From the Florida Forestry Association comes a warning of possible difficulties of managing timber in the southeast USA. You may remember when bald eagles and red cockaded wood peckers were first protected causing restrictions on harvesting timber crops that had been tended for many years by private and corporate owners before reaching maturity. Rattle snakes and tortoises may induce similar problems.
If you are in the woods and see either of these reptiles, please takes notes about when and where seen, and photos, if possible. Send the information to the U.S. Fish and Wildlife Service. Many years ago, a blue flower that grows in piney woods and blooms for only a short time was difficult to distinguish from a common plant. It was about to go on the endangered list until foresters photographed multitudes of blue in many locations at the same time.

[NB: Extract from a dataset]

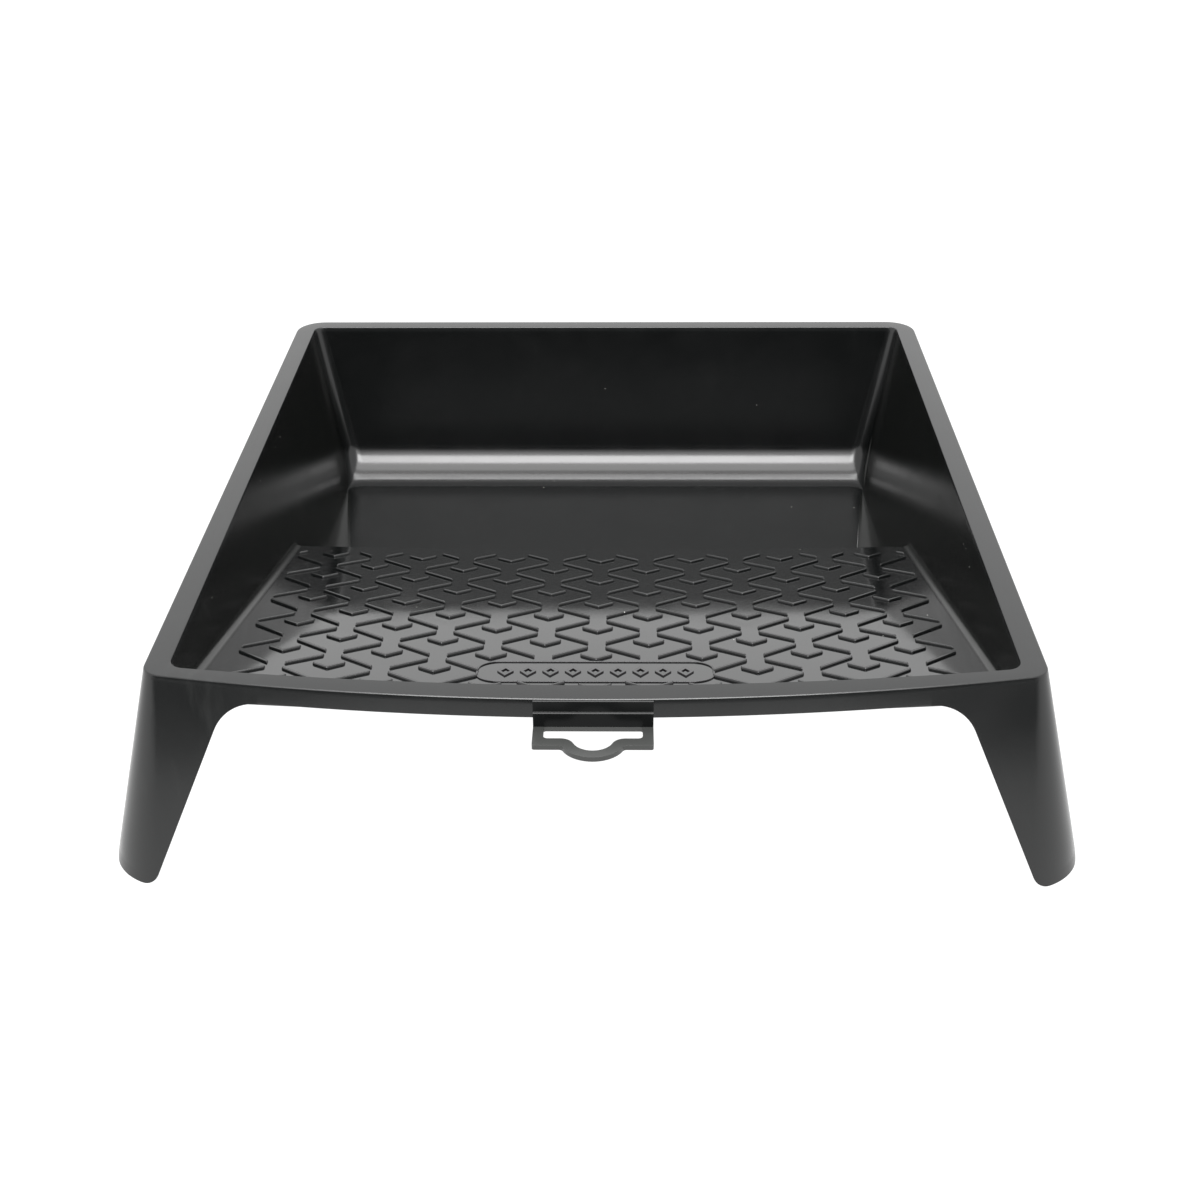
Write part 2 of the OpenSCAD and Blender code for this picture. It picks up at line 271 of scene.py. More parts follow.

See article below from the Forestry Assn.
Henry Rogers, CCIM, ALC
Silviculture’s Next Challenge By Doug Rillstone
Who would have thought the next threat to agriculture in the Southeastern United States, including at least 7,700,000 acres in Florida, would be two reptiles – one a slow moving tortoise and the other a venomous snake? The United States Fish and Wildlife Service (Service) is only steps away from designating the common gopher tortoise (GT) and the eastern diamondback rattlesnake (EDR) as threatened species under the Endangered Species Act (ESA). Unless efforts are taken to change or reverse the expected outcome, the anticipated listing of the GT and EDR creates the threat of civil and criminal prosecution for routine agriculture operations in Florida, Georgia, Alabama, Mississippi, South Carolina and North Carolina if federal permits are not first obtained, permits that often take years to issue.